It may be oddly written, and I’ve learned that it’s not the best office-party icebreaker. But every Hoosier should read, understand and memorize Article I, Section 25 of the Indiana Constitution. It is short, unambiguous, and very, very important right now.
“No law shall be passed, the taking effect of which shall be made to depend upon any authority, except as provided in this Constitution.”
What could these words mean, but that even legislation does not create authority; laws depend upon authority.
It’s not only the Indiana Constitution that expresses this. All throughout our constitutional republic, all political authority comes from our constitutions.
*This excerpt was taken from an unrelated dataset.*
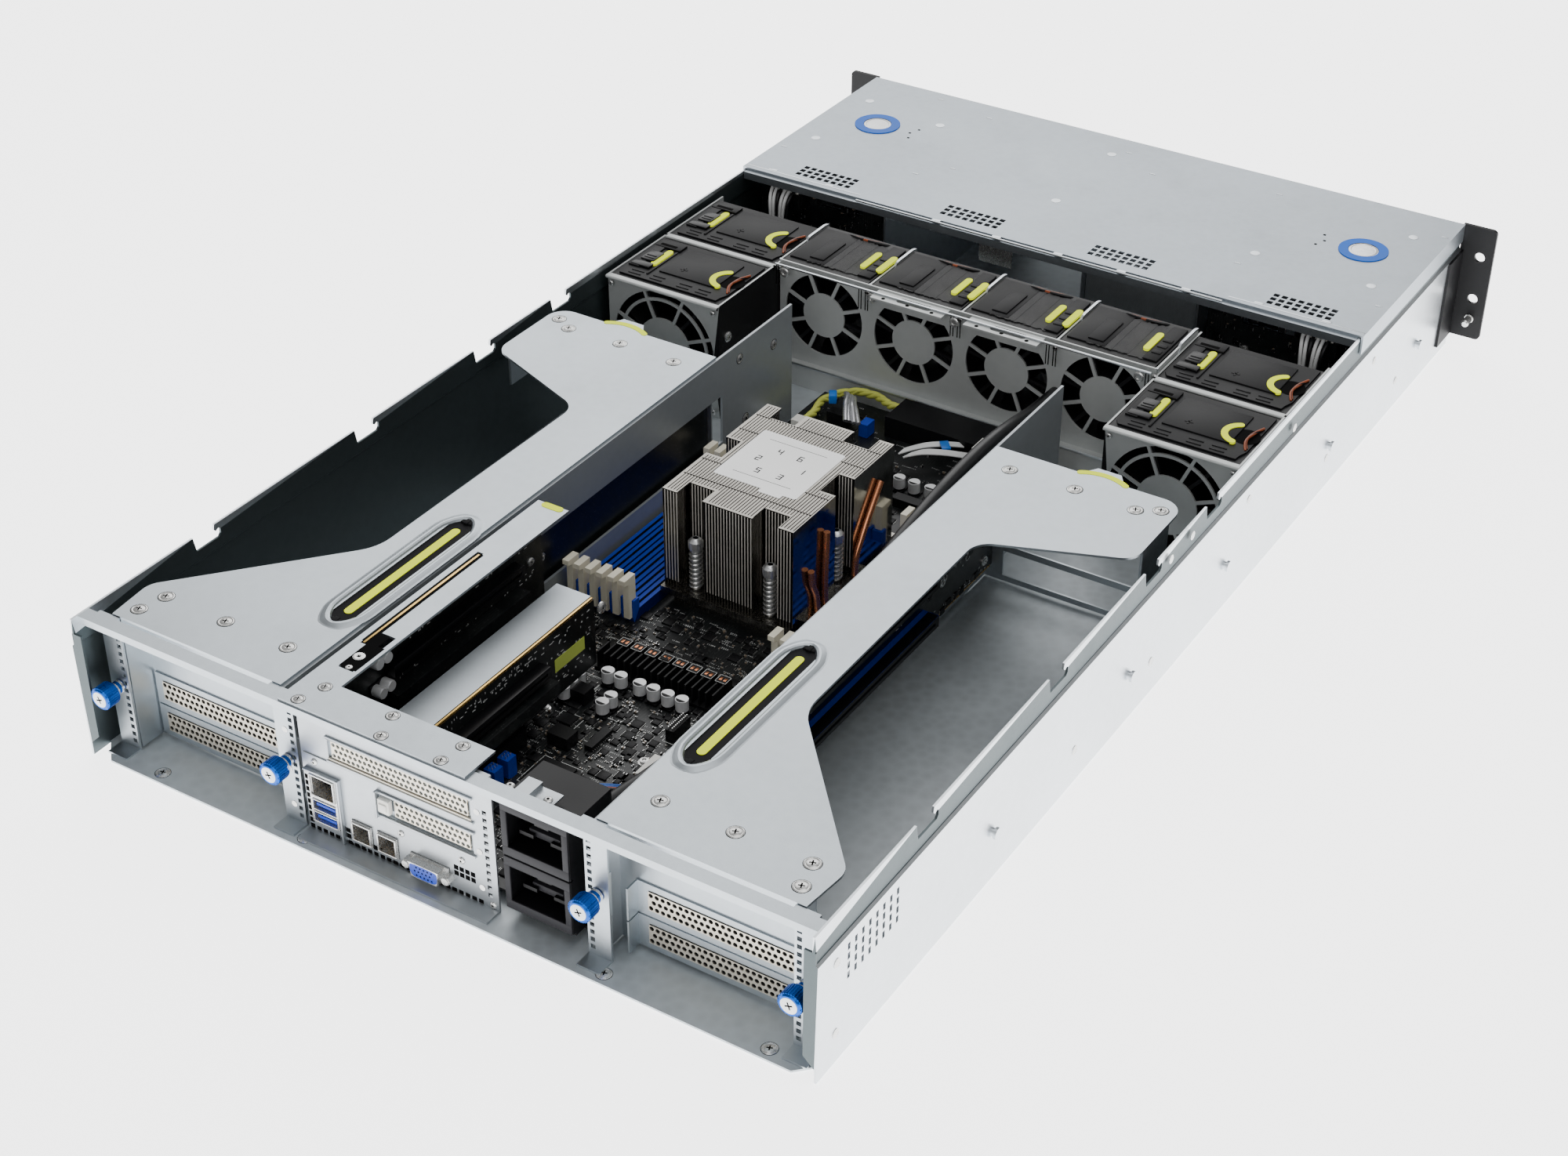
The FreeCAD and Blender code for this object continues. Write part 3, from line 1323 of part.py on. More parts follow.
def coolerPipes():
    """Heat pipes that rise from the base along one side of the fins."""
    out = d.coolerX - finWidth / 2 - d.pipeRadius - 0.1
    routes = [
        [(-9, 0), (-10, 12), (-22, 30), (-36, 48)],
        [(23, 0), (23.5, 16), (22.5, 30), (22, 46)],
        [(31, 0), (32, 10), (37, 20), (38, 29)]]
    return [
        tube("heat_pipe", [(out, d.coolerY + along, d.finBottom + up) for along, up in route], d.pipeRadius)
        for route in routes]


def coolerScrews():
    """Spring-loaded screws: head, spring sleeve and the screw inside it."""
    parts = []
    length = d.finLength / 2 - d.notchDeep / 2 + 1
    waist = finWidth / 2 - d.sideNotchDeep / 2
    places = [(side * d.notchX, end * length) for side in (1, -1) for end in (1, -1)]
    places += [(side * waist, 0) for side in (1, -1)]
    for x, y in places:
        centre = (d.coolerX + x, d.coolerY + y)
        spring = without("spring", rod("coil", centre, d.springRadius, d.finBottom, d.springTop),
                         rod("hollow", centre, d.springRadius - d.springWall, d.finBottom, d.springTop))
        head = rod("head", centre, d.springRadius, d.springTop, d.springTop + d.coolerScrewHead)
        stem = rod("stem", centre, d.springRadius - d.springWall - 0.8, d.finBottom, d.springTop)
        parts += [spring, union("screw", head, stem)]
    return keep("cooler_screws", group("cooler_screws", *parts))


# Riser bracket over the middle slots
def riserBracket():
    """The L-shaped bracket over the middle slots and the lower plate beside it."""
    top = Piece("riser_plate")
    low = d.wallTop
    high = low + d.bracketThick
    left, right = d.bracketLeft, d.bracketRight
    back = rear - 5
    leg = back - d.bracketRearLeg
    armRight = left - d.bracketArm
    top.add("z", low, high, [
        (right, back), (right, leg), (armRight, leg), (armRight, bracketEnd), (left, bracketEnd), (left, back)])
    top.cut("z", low, high, rectangle((left - 7.2, left - 3.4), (bracketEnd + 57, bracketEnd + 150)),
            rectangle((left - 17, left - 8), (bracketEnd + 140, bracketEnd + 173)))
    top.add("x", left - d.sheet, left, rectangle((bracketEnd + 1, bracketEnd + 16), (40, low)))
    lower = Piece("low_plate")
    shelf = d.lowPlateHeight
    inner, outer = left - 52.4, left - 30.4
    lower.add("z", shelf - d.sheet, shelf, rectangle((inner, outer), (bracketEnd + 27, panelBack - d.coverThick)))
    lower.add("x", outer - d.sheet, outer, rectangle((bracketEnd + 27, bracketEnd + 60), (boardTop + 0.3, shelf)))
    return keep("riser_bracket", group("riser_bracket", top.body, lower.body, *middleSlotCovers()))


def middleSlotCovers():
    """Blanking plates behind the two middle card slots."""
    return [
        box("slot_cover", (left - 2, right + 2), (panelBack - d.coverThick, panelBack), (low - 1.2, high + 1.2))
        for (left, right), (low, high) in panelSlots]


def riserBoards():
    """The two upright circuit boards of the middle slots, with their connectors."""
    left = d.bracketLeft
    base = boardTop + 11
    tall = union("tall_riser",
                 box("board", (left - 6, left - 6 + d.boardThick), (bracketEnd + 7, bracketEnd + 178), (base, d.wallTop - 1)),
                 box("slot", (left - 15, left - 6), (bracketEnd + 30, bracketEnd + 140), (44, 51)))
    low = union("low_riser",
                box("board", (left - 54.4, left - 54.4 + d.boardThick), (bracketEnd + 27, bracketEnd + 163),
                    (base, d.lowPlateHeight - d.sheet)),
                box("slot", (left - 64, left - 54.4), (bracketEnd + 72, bracketEnd + 160), (30, 37)))
    return keep("riser_boards", group("riser_boards", tall, low))


# Cables held inside
def internalCables():
    """The supply cable along the right cage and a sleeved lead near the fan wall."""
    inlet = rear - d.ioSet - d.inletDepth
    supply = [(-58.5, 0, 58), (-58.5, 20, 58), (-63, 42, 60), (-72, 66, 62), (-79, 92, 62), (-82, 130, 61),
              (-81, 180, 60), (-82, 232, 61), (-81, 284, 60), (-80, 334, 60), (-77, 380, 57), (-71, 420, 52),
              (-66, 452, 48), (-66, 478, 48)]
    supply = [(x, inlet - back, up) for x, back, up in supply]
    lead = [(76, 68, 12), (76, 80, 12), (78.8, 93.2, 13), (73.7, 105.7, 14), (62.6, 113.3, 15),
            (49.1, 113.3, 15.5), (38, 108.8, 15), (29, 108.8, 15)]
    lead = [(x, -back, up) for x, back, up in lead]
    return keep("internal_cables", group("internal_cables", tube("supply_cable", supply, 4.2),
                                         tube("sleeved_lead", lead, 3)))


# Every sub-part
chassisPan()
keep("side_walls", group("side_walls", sideWall(1), sideWall(-1)))
keep("rack_ears", group("rack_ears", *[make(side) for side in (1, -1) for make in (rackEar, earScrew)]))
frontLid()
frontFrame()
backplanes()
powerButton()
middleFanWall()
sideFanCages()
rearFrame()
ioPanel()
ioPorts()
powerInlets()
mainBoard()
boardParts()
memorySockets()
memoryLatches("dimm_latches_rear", 1)
memoryLatches("dimm_latches_front", -1)
coolerBase()
coolerFins()
coolerScrews()
riserBracket()
riserBoards()
internalCables()
for word, side in (("left", 1), ("right", -1)):
    lidButton("lid_button_" + word, side)
    cardCage("card_cage_" + word, side)
    riserBoard("riser_board_" + word, side)
    thumbscrew("thumbscrew_%s_outer" % word, side, d.outerPostX)
    thumbscrew("thumbscrew_%s_inner" % word, side, d.innerPostX)
for number in range(1, 5):
    column = (number - 2.5) * d.fanPitch
    place = (column, wallRear - d.sheet - d.runningGap, d.fanHeight)
    fanModule("middle_fan_%d" % number, place, d.moduleWidth, d.moduleHeight, d.moduleDepth, d.fanAperture, d.fanHub)
    fanRotor("middle_rotor_%d" % number, place, d.moduleDepth, d.fanAperture, d.fanHub)
    side = 1 if number < 3 else -1
    row = (number - 1) % 2
    place = (side * sideMiddle, sideRear - d.sheet - d.runningGap - row * d.sideFanPitch, sideFanHeight)
    fanModule("side_fan_%d" % number, place, d.sideModuleWidth, d.sideModuleHeight, d.sideModuleDepth,
              d.sideFanAperture, d.sideFanHub)
    fanRotor("side_rotor_%d" % number, place, d.sideModuleDepth, d.sideFanAperture, d.sideFanHub)
    driveCarrier("drive_carrier_%d" % number, side, bayLevels[row])
    driveLever("drive_lever_%d" % number, side, bayLevels[row])
powerSupply("power_supply_1", supplyLevels[0])
powerSupply("power_supply_2", supplyLevels[1])
doc.recompute()

# Checks, then one file for each sub-part
faulty = [item.Label for item in doc.Objects if {"Invalid", "Error"} & set(item.State)]
if faulty:
    raise SystemExit("faulty: " + ", ".join(faulty))
os.makedirs("parts", exist_ok=True)
for name, feature in nodes.items():
    shape = feature.Shape
    if shape.isNull() or not shape.isValid() or not shape.Solids:
        raise SystemExit("no sound shape: " + name)
    shape.exportStep("parts/%s.step" % name)
    print("%s: %d solids, %.1f cm3" % (name, len(shape.Solids), shape.Volume / 1000))
print("%d sub-parts" % len(nodes))
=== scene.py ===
import math
import random

import bmesh
import bpy
from mathutils import Matrix, Vector


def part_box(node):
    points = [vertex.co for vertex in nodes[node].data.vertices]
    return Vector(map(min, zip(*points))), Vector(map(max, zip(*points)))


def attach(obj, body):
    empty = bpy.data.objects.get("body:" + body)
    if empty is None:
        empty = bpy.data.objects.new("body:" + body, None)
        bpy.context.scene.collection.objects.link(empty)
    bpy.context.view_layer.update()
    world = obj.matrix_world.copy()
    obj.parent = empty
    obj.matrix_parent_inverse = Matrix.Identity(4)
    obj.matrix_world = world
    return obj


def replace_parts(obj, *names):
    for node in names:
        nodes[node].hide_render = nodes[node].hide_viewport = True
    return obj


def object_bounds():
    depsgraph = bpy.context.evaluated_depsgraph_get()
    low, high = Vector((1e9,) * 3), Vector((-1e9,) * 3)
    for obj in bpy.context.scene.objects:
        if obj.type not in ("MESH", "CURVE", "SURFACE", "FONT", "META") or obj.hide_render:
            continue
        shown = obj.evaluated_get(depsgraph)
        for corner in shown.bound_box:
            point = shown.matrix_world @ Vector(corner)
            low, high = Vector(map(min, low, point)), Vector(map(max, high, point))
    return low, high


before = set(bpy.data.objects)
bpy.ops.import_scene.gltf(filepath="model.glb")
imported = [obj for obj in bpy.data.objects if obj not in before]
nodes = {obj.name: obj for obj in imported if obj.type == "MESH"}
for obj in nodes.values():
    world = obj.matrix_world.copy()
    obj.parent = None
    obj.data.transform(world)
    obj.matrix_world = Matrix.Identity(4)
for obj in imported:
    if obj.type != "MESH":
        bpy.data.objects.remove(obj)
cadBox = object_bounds()
unit = 0.001  # sizes below are in millimetres
cadTop = cadBox[1][2] / unit
print("frame loaded:", len(nodes), "nodes")


# ---- shader helpers ----
class Wire:
    # a shader socket that takes part in ordinary arithmetic
    def __init__(self, finish, socket):
        self.finish = finish
        self.socket = socket

    def maths(self, operation, other):
        return self.finish.node("Math", {"operation": operation}, {0: self, 1: other})

    def __add__(self, other):
        return self.maths("ADD", other)

    def __mul__(self, other):
        return self.maths("MULTIPLY", other)

    def __gt__(self, other):
        return self.maths("GREATER_THAN", other)

    def __lt__(self, other):
        return self.maths("LESS_THAN", other)


class Finish:
    # builds one procedural material around its Principled shader
    def __init__(self, name, **plain):
        self.material = bpy.data.materials.new(name)
        self.material.use_nodes = True
        self.tree = self.material.node_tree
        self.shader = self.tree.nodes["Principled BSDF"]
        for label, value in plain.items():
            self.set(label, value)

    def set(self, label, value):
        # label is the socket's name in camelCase
        named = {socket.name.replace(" ", "").lower(): socket for socket in self.shader.inputs}
        self.feed(named[label.lower()], value)

    def feed(self, socket, value):
        if isinstance(value, Wire):
            self.tree.links.new(value.socket, socket)
        elif socket.type == "RGBA" and len(value) == 3:
            socket.default_value = (*value, 1)
        else:
            socket.default_value = value

    def node(self, kind, settings=None, values=None, output=0):
        made = self.tree.nodes.new("ShaderNode" + kind)
        for key, value in (settings or {}).items():
            setattr(made, key, value)
        for key, value in (values or {}).items():
            self.feed(made.inputs[key], value)
        return Wire(self, made.outputs[output])

    def place(self, stretch=(1, 1, 1)):
        # object coordinates in metres, stretched along the axes
        here = self.node("TexCoord", output=3)
        return self.node("Mapping", {}, {"Vector": here, "Scale": stretch})

    def noise(self, scale, detail=3, stretch=(1, 1, 1)):
        return self.node("TexNoise", {}, {"Vector": self.place(stretch), "Scale": scale, "Detail": detail})

    def blend(self, factor, first, second):
        return self.node("Mix", {"data_type": "RGBA"}, {0: factor, 6: first, 7: second}, 2)

    def span(self, wire, low, high, toLow=0.0, toHigh=1.0):
        return self.node("MapRange", {"clamp": True}, {
            "Value": wire, "From Min": low, "From Max": high, "To Min": toLow, "To Max": toHigh})

    def drift(self, wire, colour, dark, light, low=0.3):
        # a colour that wanders between a darker and a lighter shade of itself
        return self.blend(self.span(wire, low, 0.7), shade(colour, dark), shade(colour, light))

    def bump(self, height, depth, strength=1.0):
        settings = {"Height": height, "Distance": depth, "Strength": strength}
        self.set("normal", self.node("Bump", {}, settings))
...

In other words, here in Indiana, as elsewhere under the Rule of Law established by our state and federal constitutions, politicians are not allowed to authorize themselves. All of their power is written into constitutions, or that power is denied.
Just as you mustn’t allow a bad dog to hold his own leash, we mustn’t allow politicians to “interpret” the constitutions that restrain them. “Legal precedent” and “case law” do not exist in our constitutions and have no legitimate power over constitutions. Therefore, for example, no federal official can interpret away any first amendment rights because federal authority over religion, speech, press, assembly and petition is very plainly prohibited (see the First Amendment to the US Constitution). All of our constitutions say this many times and in many ways; and constitutions were agreed upon and signed as solemn contracts (see the Virginia and Kentucky Resolutions of 1799).
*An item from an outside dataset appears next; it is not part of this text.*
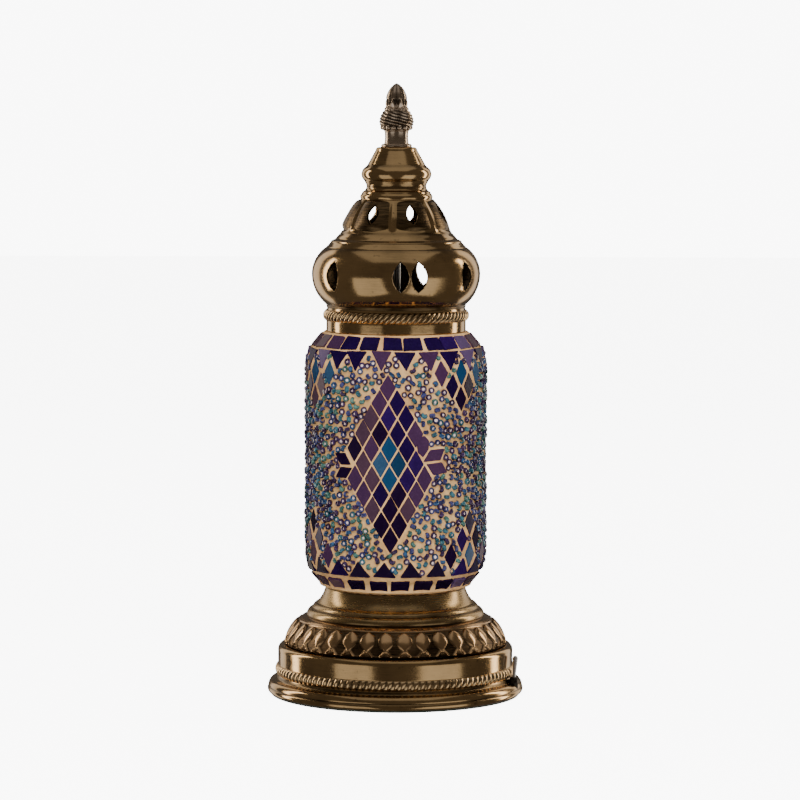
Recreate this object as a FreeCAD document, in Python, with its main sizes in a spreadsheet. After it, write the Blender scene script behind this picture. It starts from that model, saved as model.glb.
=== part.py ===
"""Mosaic glass table lamp, a parametric assembly. Millimetres, +Z up, origin at the middle of the base.

The front faces -Y, the cord inlet is at the rear (+Y) and the switch stands on the rim at the right.
Each sub-part is drawn from its own seat (z = 0) and lifted to its place in the stack.
"""
import FreeCAD, Part
import math
import os
import Sketcher

doc = FreeCAD.newDocument("MosaicLamp")

# ------------------------------------------------------------------ driving dimensions
DIMENSIONS = {
    # radii of the visible outline, from the floor up
    "rim_radius": 77.8, "band_radius": 71.4, "foot_rope_radius": 72.9, "bell_radius": 67.4,
    "neck_foot_radius": 53.8, "neck_radius": 42.5, "mosaic_radius": 54.3, "glass_radius": 52.1,
    "glass_neck_radius": 40.2, "collar_radius": 42.2, "dome_radius": 51.0, "bell_dome_radius": 32.6,
    "cap_radius": 21.1, "finial_radius": 10.4,
    # levels where one piece sits on the next
    "foot_level": 30.2, "bell_level": 47.8, "mouth_level": 65.2, "collar_level": 220.7,
    "glass_level": 225.5, "lower_dome_level": 235.0, "upper_dome_level": 271.1, "cap_level": 304.8,
    "finial_level": 331.5, "total_height": 370.0,
    # sheet metal, glass and mosaic
    "wall": 1.2, "glass_wall": 2.6, "tile_thickness": 1.8, "tile_proud": 0.35,
    # base
    "felt_thickness": 1.2, "weight_radius": 66.0, "weight_thickness": 8.0, "cover_radius": 65.9,
    "cover_level": 3.6, "standoff_circle": 50.0, "seat_level": 60.0, "gasket_thickness": 1.6,
    "floor_thickness": 3.0, "pipe_radius": 5.0, "pipe_bore": 3.9, "inlet_level": 18.5,
    "inlet_bore": 3.1, "inlet_face": 74.6,
    # lamp holder and bulb
    "holder_level": 77.0, "holder_radius": 19.5, "thread_radius": 13.4, "bulb_cap_radius": 13.05,
    "bulb_radius": 22.5, "bulb_level": 98.1,
    # dome hardware
    "rod_radius": 2.95, "rod_bottom": 219.5, "rod_top": 343.5,
    # switch
    "switch_circle": 75.0, "switch_angle": 73.0, "switch_seat": 9.2, "lever_pivot": 10.8,
    "lever_throw": 12.5,
}


class Size:
    """A length that carries its value and the spreadsheet expression behind it."""

    def __init__(self, value, text):
        self.value = value
        self.text = text

    def _join(self, other, sign):
        right = size(other)
        value = self.value + right.value if sign == "+" else self.value - right.value
        return Size(value, f"({self.text} {sign} {right.text})")

    def __add__(self, other):
        return self._join(other, "+")

    def __sub__(self, other):
        return self._join(other, "-")

    def __mul__(self, factor):
        return Size(self.value * factor, f"({self.text} * {factor:.6g})")

    def __neg__(self):
        return self * -1.0


def size(number):
    return number if isinstance(number, Size) else Size(float(number), f"{float(number):.6g}")


sheet = doc.addObject("Spreadsheet::Sheet", "Dims")
for row, (alias, number) in enumerate(DIMENSIONS.items(), 1):
    sheet.set(f"A{row}", alias)
    sheet.set(f"B{row}", str(number))
    sheet.setAlias(f"B{row}", alias)
doc.recompute()


def dim(alias):
    return Size(DIMENSIONS[alias], f"Dims.{alias}")


# ------------------------------------------------------------------ helpers
NODES = {}


def bind(item, **sizes):
    """Tie properties of a document object to spreadsheet expressions."""
    for name, length in sizes.items():
        setattr(item, name, size(length).value)
        item.setExpression(name, size(length).text)
    return item


def place(item, z=0.0, x=0.0, y=0.0, turn=0.0):
    """Put a document object at its seat, turned about the vertical by turn degrees."""
    x, y, z = size(x), size(y), size(z)
    spot = FreeCAD.Vector(x.value, y.value, z.value)
    item.Placement = FreeCAD.Placement(spot, FreeCAD.Rotation(FreeCAD.Vector(0, 0, 1), turn))
    for axis, length in zip("xyz", (x, y, z)):
        item.setExpression(f"Placement.Base.{axis}", length.text)
    return item


def node(item, name):
    item.Label = name
    NODES[name] = item
    return item


def via(radius, height):
    """A point that an arc passes through, between two corners of an outline."""
    return ("via", radius, height)


def origin_plane(body, role):
    return next(f for f in body.Origin.OriginFeatures if f.Role == role)


def new_sketch(body, role, name):
    sketch = body.newObject("Sketcher::SketchObject", name)
    sketch.AttachmentSupport = (origin_plane(body, role), [""])
    sketch.MapMode = "FlatFace"
    return sketch


def draw(sketch, outline):
    """Draw a closed outline of lines and arcs, its corners tied to the sketch's origin."""
    corners = []
    arcs_after = {}
    for point in outline:
        if point[0] == "via":
            arcs_after[len(corners) - 1] = (size(point[1]).value, size(point[2]).value)
        else:
            corners.append((size(point[0]), size(point[1])))
    ends = []
    for index, (x, y) in enumerate(corners):
        x2, y2 = corners[(index + 1) % len(corners)]
        start = FreeCAD.Vector(x.value, y.value, 0)
        end = FreeCAD.Vector(x2.value, y2.value, 0)
        if index in arcs_after:
            middle = FreeCAD.Vector(*arcs_after[index], 0)
            edge = Part.Arc(start, middle, end)
        else:
            edge = Part.LineSegment(start, end)
        geo = sketch.addGeometry(edge, False)
        flipped = sketch.getPoint(geo, 1).distanceToPoint(start) > 1e-4
        ends.append((geo, 2, 1) if flipped else (geo, 1, 2))
        if index in arcs_after:
            sketch.addConstraint(Sketcher.Constraint("Radius", geo, sketch.Geometry[geo].Radius))
    for index, (geo, _, last) in enumerate(ends):
        following, first, _ = ends[(index + 1) % len(ends)]
        sketch.addConstraint(Sketcher.Constraint("Coincident", geo, last, following, first))
    for (geo, first, _), (x, y) in zip(ends, corners):
        for kind, length, axis in (("DistanceX", x, -2), ("DistanceY", y, -1)):
            if abs(length.value) < 1e-9:
                sketch.addConstraint(Sketcher.Constraint("PointOnObject", geo, first, axis))
                continue
            tie = sketch.addConstraint(Sketcher.Constraint(kind, -1, 1, geo, first, length.value))
            sketch.setExpression(f"Constraints[{tie}]", length.text)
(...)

Yet most politicians are routinely violating all of the laws that protect us from their historically demonstrated tendencies. They have thus abrogated their legal authority, and rule by force alone. Dick Cheney’s “nation of men, and not laws” is not just scary, it’s literally criminal. This affects you more than you’ve been told.
Perhaps the most every-daily-relevant example is in your wallet. State and federal constitutions mandate the use of gold and silver coin as money; and they’re clear that only our legislative assemblies have authority over this money.
But that’s not how your money works now. And the way your money works today, is to rob you right into your grave.
With all our record-breaking taxation, regulation and litigation, there is only one private enterprise in America that has never been regulated, audited, taxed or brought to justice. It is the so-called “Federal Reserve” Bank that’s been printing Monopoly money and charging you plenty for it since 1913. It’s not federal, there’s no reserve, and it’s most definitely unconstitutional!
Frustratingly, many of even my political friends and allies tell me that “we’re too far from the constitutions now; we can’t demand compliance.” But that’s like saying that once a criminal has done his deed, we, as a culture have failed, and that the criminal must therefore go free.
That is not sane. That is self-flagellating madness.
Others claim that this is a democracy (why minorities want majority rule is beyond me), and voters can choose anything – even self-destruction.
I concede that this is pretty much what is happening. But that’s both unconstitutional, and suicidal.
In each of my political races, and through all the years since 1995, I’ve proposed various plans to sunset all unconstitutional laws, agencies, powers and practices, and make the armed thug we call government go legit. That is the law, it is morally right, it is proven to work…
…and our current path has proven to fail every time.
The Russian Revolution dreamed of liberty, justice and equality for all, but produced Stalinist nightmares and social collapse. The French Revolution wielded the rhetoric but not the laws of our founders, so it was more about beheadings than freedom. Even our own nation’s not-so-distant history illustrates oppression, slavery, genocide and war. How can we think that now, with our government more powerful, secretive and intrusive than ever, we have put our ugly past behind us?
If you were to get curious and take the couple of hours necessary to read both the state and federal constitutions (yes, you really can read them without a federal judge telling you what they mean), you’d see that all of our biggest problems are unconstitutional.
Most taxation and government spending is unconstitutional. All military engagements since WWII have been unconstitutional. Pork, corruption, spiraling healthcare and education costs and tumbling dollars are all unconstitutional.
And every American constitution, both state and federal, codifies our right to alter or reform our government. The Texas constitution couldn’t be more clear that should the federal government break its side of the constitutional contract, then Texas is specifically free and sovereign. And that’s in the document’s very first paragraph.
You ought to read it!
Say what you will about our constitutions. Call them outdated, call them “agrarian.” But then read them. We have nothing better, and we’re headed toward a truly ancient and horrible default state without them.